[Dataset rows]
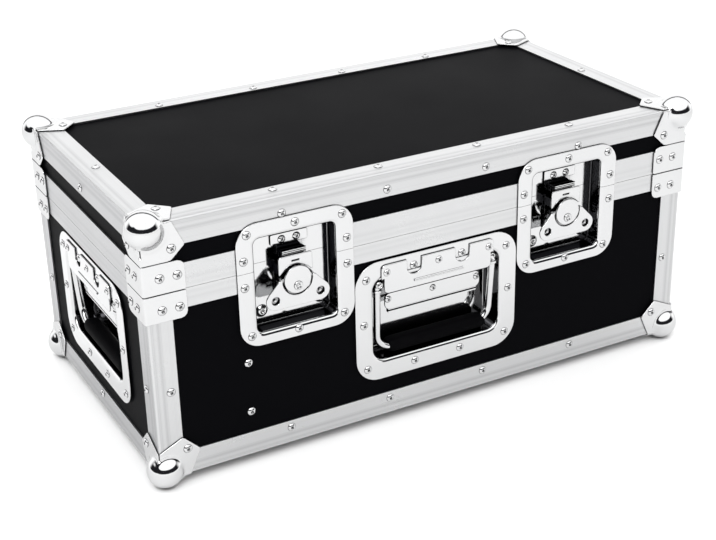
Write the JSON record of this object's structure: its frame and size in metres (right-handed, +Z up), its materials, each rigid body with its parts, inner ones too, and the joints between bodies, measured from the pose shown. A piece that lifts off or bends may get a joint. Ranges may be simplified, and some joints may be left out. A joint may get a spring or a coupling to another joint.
{
  "type": "accessory flight case",
  "caption": "Hinged road case for accessories: laminated panels in aluminium edging, ball corners, recessed twist latches and sprung handles",
  "frame": {"origin": "middle of the case's footprint, on the plane that the bottom balls stand on", "axes": "+X along the length to the right seen from the latch side, +Y from the latch side to the hinge side, +Z up"},
  "size_m": [0.5572, 0.2992, 0.2506],
  "materials": {
    "laminate": "black laminated plywood, fine grain",
    "aluminium": "satin, fine lengthwise grooves",
    "plated_steel": "bright plated pressed steel",
    "rubber": "matt black moulded rubber"
  },
  "bodies": {
    "base": {"floor_panel": "laminate", "front_wall": "laminate", "back_wall": "laminate", "left_wall": "laminate", "right_wall": "laminate", "bottom_edging": "aluminium", "base_closer": "aluminium", "base_closer_front": "aluminium", "divider": "aluminium", "upright_edge_front_left": "aluminium", "upright_edge_front_right": "aluminium", "upright_edge_back_right": "aluminium", "upright_edge_back_left": "aluminium", "base_corner_front_left": "plated_steel", "base_corner_front_right": "plated_steel", "base_corner_back_right": "plated_steel", "base_corner_back_left": "plated_steel", "base_brace_front_left": "plated_steel", "base_brace_front_right": "plated_steel", "base_brace_back_right": "plated_steel", "base_brace_back_left": "plated_steel", "left_latch_dish_lower": "plated_steel", "left_latch_base": "plated_steel", "left_hinge_base_leaf": "plated_steel", "right_latch_dish_lower": "plated_steel", "right_latch_base": "plated_steel", "right_hinge_base_leaf": "plated_steel", "front_handle_dish": "plated_steel", "left_handle_dish": "plated_steel", "right_handle_dish": "plated_steel"},
    "lid": {"lid_top_panel": "laminate", "lid_walls": "laminate", "lid_top_edging": "aluminium", "lid_closer": "aluminium", "lid_closer_front": "aluminium", "lid_corner_front_left": "plated_steel", "lid_corner_front_right": "plated_steel", "lid_corner_back_right": "plated_steel", "lid_corner_back_left": "plated_steel", "lid_brace_front_left": "plated_steel", "lid_brace_front_right": "plated_steel", "lid_brace_back_right": "plated_steel", "lid_brace_back_left": "plated_steel", "left_latch_dish_upper": "plated_steel", "left_hinge_lid_leaf": "plated_steel", "right_latch_dish_upper": "plated_steel", "right_hinge_lid_leaf": "plated_steel"},
    "left_hub": {"left_latch_hub": "plated_steel"},
    "left_wing": {"left_latch_wing": "plated_steel"},
    "left_hook": {"left_latch_hook": "plated_steel"},
    "right_hub": {"right_latch_hub": "plated_steel"},
    "right_wing": {"right_latch_wing": "plated_steel"},
    "right_hook": {"right_latch_hook": "plated_steel"},
    "front_bail": {"front_handle_bail": "plated_steel", "front_handle_grip": "rubber"},
    "left_bail": {"left_handle_bail": "plated_steel", "left_handle_grip": "rubber"},
    "right_bail": {"right_handle_bail": "plated_steel", "right_handle_grip": "rubber"}
  },
  "joints": [
    {"name": "lid_hinge", "type": "hinge", "parent": "base", "child": "lid", "pos_m": [0, 0.1442, 0.18055], "axis": [-1, 0, 0], "range_deg": [0, 100]},
    {"name": "left_hub_turn", "type": "hinge", "parent": "base", "child": "left_hub", "pos_m": [-0.1365, -0.1402, 0.1598], "axis": [0, 1, 0], "range_deg": [0, 180]},
    {"name": "left_wing_flip", "type": "hinge", "parent": "left_hub", "child": "left_wing", "pos_m": [-0.1365, -0.1408, 0.1658], "axis": [-1, 0, 0], "range_deg": [0, 90]},
    {"name": "left_hook_slide", "type": "slide", "parent": "base", "child": "left_hook", "axis": [0, -0.3987, 0.9171], "range_m": [0, 0.01003]},
    {"name": "right_hub_turn", "type": "hinge", "parent": "base", "child": "right_hub", "pos_m": [0.1365, -0.1402, 0.1598], "axis": [0, 1, 0], "range_deg": [0, 180]},
    {"name": "right_wing_flip", "type": "hinge", "parent": "right_hub", "child": "right_wing", "pos_m": [0.1365, -0.1408, 0.1658], "axis": [-1, 0, 0], "range_deg": [0, 90]},
    {"name": "right_hook_slide", "type": "slide", "parent": "base", "child": "right_hook", "axis": [0, -0.3987, 0.9171], "range_m": [0, 0.01003]},
    {"name": "front_bail_swing", "type": "hinge", "parent": "base", "child": "front_bail", "pos_m": [0, -0.1372, 0.13889], "axis": [-1, 0, 0], "range_deg": [0, 90], "stiffness_Nm_per_rad": 0.2},
    {"name": "left_bail_swing", "type": "hinge", "parent": "base", "child": "left_bail", "pos_m": [-0.2662, 0, 0.13889], "axis": [0, 1, 0], "range_deg": [0, 90], "stiffness_Nm_per_rad": 0.2},
    {"name": "right_bail_swing", "type": "hinge", "parent": "base", "child": "right_bail", "pos_m": [0.2662, 0, 0.13889], "axis": [0, -1, 0], "range_deg": [0, 90], "stiffness_Nm_per_rad": 0.2}
  ],
  "couplings": [
    {"joint": "left_hub_turn", "follows": "left_hook_slide", "rad_per_m": 313.16},
    {"joint": "right_hub_turn", "follows": "right_hook_slide", "rad_per_m": 313.16}
  ]
}
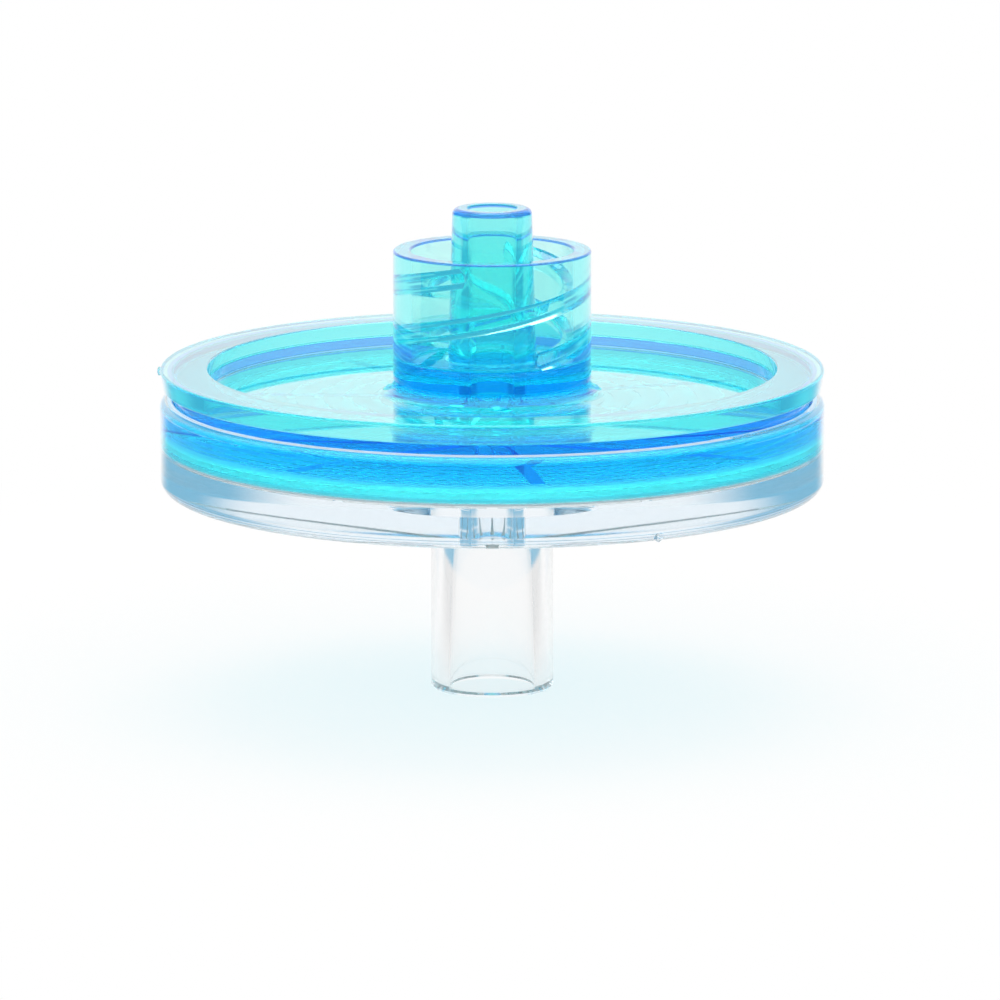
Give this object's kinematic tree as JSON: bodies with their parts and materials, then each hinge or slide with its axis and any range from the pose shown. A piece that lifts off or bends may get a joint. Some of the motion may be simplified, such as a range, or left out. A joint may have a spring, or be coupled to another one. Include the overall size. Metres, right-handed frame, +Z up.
{
  "type": "syringe filter",
  "caption": "Round disc filter for a syringe, with a female Luer inlet tube below and a male Luer lock outlet above a clamped membrane.",
  "frame": {"origin": "middle of the inlet tube's rim, which the filter stands on", "axes": "+Z up the flow axis from the inlet tube to the outlet's tip; the flange's gate nub points along -X; -Y faces the viewer"},
  "size_m": [0.0333, 0.0332, 0.0243],
  "materials": {
    "clear_plastic": "clear moulded plastic, polished, faintly cool in thick places",
    "membrane": "matt white microporous film",
    "blue_plastic": "transparent sky-blue moulded plastic, polished, deeper blue in thick places"
  },
  "bodies": {
    "root": {"inlet_housing": "clear_plastic", "membrane": "membrane", "outlet_housing": "blue_plastic"}
  },
  "joints": []
}
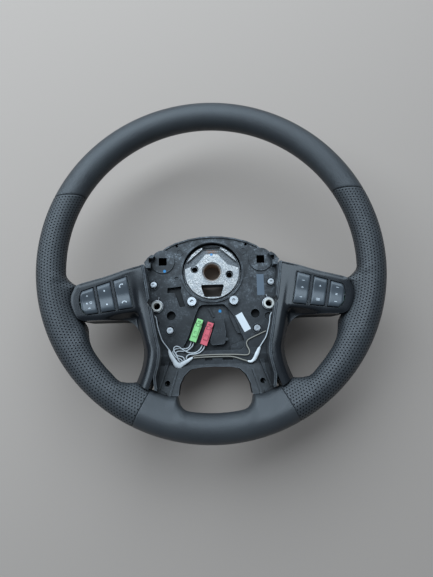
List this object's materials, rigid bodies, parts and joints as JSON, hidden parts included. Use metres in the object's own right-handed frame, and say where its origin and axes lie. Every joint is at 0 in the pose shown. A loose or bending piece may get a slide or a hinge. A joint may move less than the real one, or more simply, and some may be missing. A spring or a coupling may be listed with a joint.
{
  "type": "car steering wheel",
  "caption": "Leather-rimmed four-spoke steering wheel with switch rockers on both side spokes, its airbag module taken out, showing hub disc, carrier and parked plugs.",
  "frame": {"origin": "centre of the shaft bore at the back of the hub disc", "axes": "+Z along the shaft towards the driver, +Y to the top of the wheel, +X to the driver's right"},
  "size_m": [0.45, 0.4499, 0.1085],
  "materials": {
    "cast_metal": "cast, lightly machined",
    "foam": "matt foam",
    "leather_smooth": "smooth satin",
    "leather_perforated": "perforated satin",
    "carrier_plastic": "fine grain, dusty",
    "trim_plastic": "satin paint",
    "cover_plastic": "fine grain",
    "silicone": "matt",
    "board": "lacquered",
    "rocker_plastic": "satin with pale symbols",
    "fastener_steel": "zinc plated",
    "bush_plastic": "natural nylon",
    "spring_steel": "bright wire",
    "green_plastic": "moulded",
    "red_plastic": "moulded",
    "beige_insulation": "smooth",
    "label_white": "paper, blank",
    "label_grey": "foil, blank",
    "white_insulation": "smooth"
  },
  "bodies": {
    "wheel": {"armature": "cast_metal", "rim_foam": "foam", "leather_top": "leather_smooth", "leather_left": "leather_perforated", "leather_right": "leather_perforated", "leather_bottom": "leather_smooth", "hub_carrier": "carrier_plastic", "rear_cover": "carrier_plastic", "trim_left": "trim_plastic", "trim_right": "trim_plastic", "spoke_back_left": "cover_plastic", "spoke_back_right": "cover_plastic", "housing_left": "cover_plastic", "housing_right": "cover_plastic", "keypad_left": "silicone", "keypad_right": "silicone", "circuit_board_left": "board", "circuit_board_right": "board", "carrier_bolts": "fastener_steel", "carrier_screws": "fastener_steel", "board_screws": "fastener_steel", "airbag_bushes": "bush_plastic", "bush_springs": "spring_steel", "contact_block": "carrier_plastic", "connector_green": "green_plastic", "connector_red": "red_plastic", "wire_green_1": "white_insulation", "wire_green_2": "white_insulation", "wire_red_1": "white_insulation", "wire_red_2": "white_insulation", "sleeve_left": "white_insulation", "sleeve_right": "white_insulation", "harness_left": "white_insulation", "harness_right": "white_insulation", "harness_bottom": "beige_insulation", "harness_branch": "beige_insulation", "data_label": "label_white", "date_label": "label_grey"},
    "rocker_left_1": {"rocker_left_1": "rocker_plastic"},
    "rocker_left_2": {"rocker_left_2": "rocker_plastic"},
    "rocker_left_3": {"rocker_left_3": "rocker_plastic"},
    "rocker_right_1": {"rocker_right_1": "rocker_plastic"},
    "rocker_right_2": {"rocker_right_2": "rocker_plastic"},
    "rocker_right_3": {"rocker_right_3": "rocker_plastic"}
  },
  "joints": [
    {"name": "rocker_left_1_tilt", "type": "hinge", "parent": "wheel", "child": "rocker_left_1", "pos_m": [-0.11523, -0.03787, 0.07387], "axis": [0.9704, 0.1994, -0.1364], "range_deg": [-4, 4], "stiffness_Nm_per_rad": 0.05},
    {"name": "rocker_left_2_tilt", "type": "hinge", "parent": "wheel", "child": "rocker_left_2", "pos_m": [-0.13629, -0.0422, 0.07683], "axis": [0.9704, 0.1994, -0.1364], "range_deg": [-4, 4], "stiffness_Nm_per_rad": 0.05},
    {"name": "rocker_left_3_tilt", "type": "hinge", "parent": "wheel", "child": "rocker_left_3", "pos_m": [-0.15735, -0.04653, 0.07979], "axis": [0.9704, 0.1994, -0.1364], "range_deg": [-4, 4], "stiffness_Nm_per_rad": 0.05},
    {"name": "rocker_right_1_tilt", "type": "hinge", "parent": "wheel", "child": "rocker_right_1", "pos_m": [0.11523, -0.03787, 0.07387], "axis": [0.9704, -0.1994, 0.1364], "range_deg": [-4, 4], "stiffness_Nm_per_rad": 0.05},
    {"name": "rocker_right_2_tilt", "type": "hinge", "parent": "wheel", "child": "rocker_right_2", "pos_m": [0.13629, -0.0422, 0.07683], "axis": [0.9704, -0.1994, 0.1364], "range_deg": [-4, 4], "stiffness_Nm_per_rad": 0.05},
    {"name": "rocker_right_3_tilt", "type": "hinge", "parent": "wheel", "child": "rocker_right_3", "pos_m": [0.15735, -0.04653, 0.07979], "axis": [0.9704, -0.1994, 0.1364], "range_deg": [-4, 4], "stiffness_Nm_per_rad": 0.05}
  ]
}
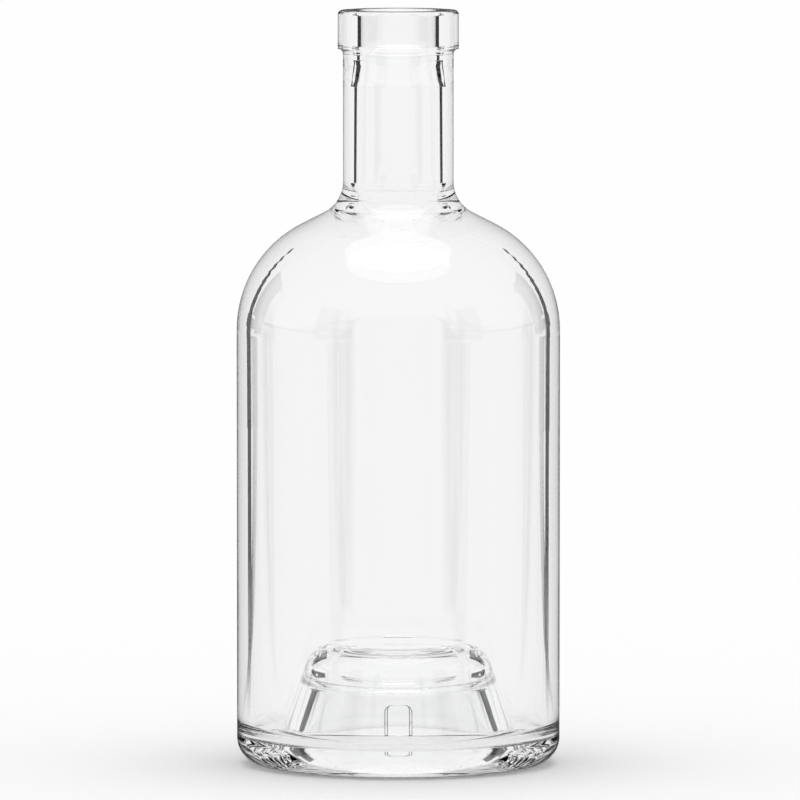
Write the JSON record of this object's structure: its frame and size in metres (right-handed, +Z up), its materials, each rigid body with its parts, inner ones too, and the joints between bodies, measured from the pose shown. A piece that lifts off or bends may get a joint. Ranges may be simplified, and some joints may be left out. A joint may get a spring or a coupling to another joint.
{
  "type": "glass bottle",
  "caption": "Empty clear glass spirits bottle with a ring finish for a stopper, a straight neck, round shoulders and a deep flat-topped punt in its thick base.",
  "frame": {"origin": "centre of the standing ring, on the plane the bottle stands on", "axes": "+Z up along the bottle's axis, +Y towards the side of the punt's hollow that has the centring notch"},
  "size_m": [0.0926, 0.0926, 0.216],
  "materials": {
    "clear_glass": "clear polished flint glass"
  },
  "bodies": {
    "root": {"bottle": "clear_glass"}
  },
  "joints": []
}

> Task to carry out: Copy each line of the records that contains the word "axes".

> Task response:
  "frame": {"origin": "middle of the case's footprint, on the plane that the bottom balls stand on", "axes": "+X along the length to the right seen from the latch side, +Y from the latch side to the hinge side, +Z up"},
  "frame": {"origin": "middle of the inlet tube's rim, which the filter stands on", "axes": "+Z up the flow axis from the inlet tube to the outlet's tip; the flange's gate nub points along -X; -Y faces the viewer"},
List this object's materials, rigid bodies, parts and joints as JSON, hidden parts included. Use metres in the object's own right-handed frame, and say where its origin and axes lie. Every joint is at 0 in the pose shown. A loose or bending piece may get a slide or a hinge. A joint may move less than the real one, or more simply, and some may be missing. A spring or a coupling may be listed with a joint.
  "frame": {"origin": "centre of the shaft bore at the back of the hub disc", "axes": "+Z along the shaft towards the driver, +Y to the top of the wheel, +X to the driver's right"},
  "frame": {"origin": "centre of the standing ring, on the plane the bottle stands on", "axes": "+Z up along the bottle's axis, +Y towards the side of the punt's hollow that has the centring notch"},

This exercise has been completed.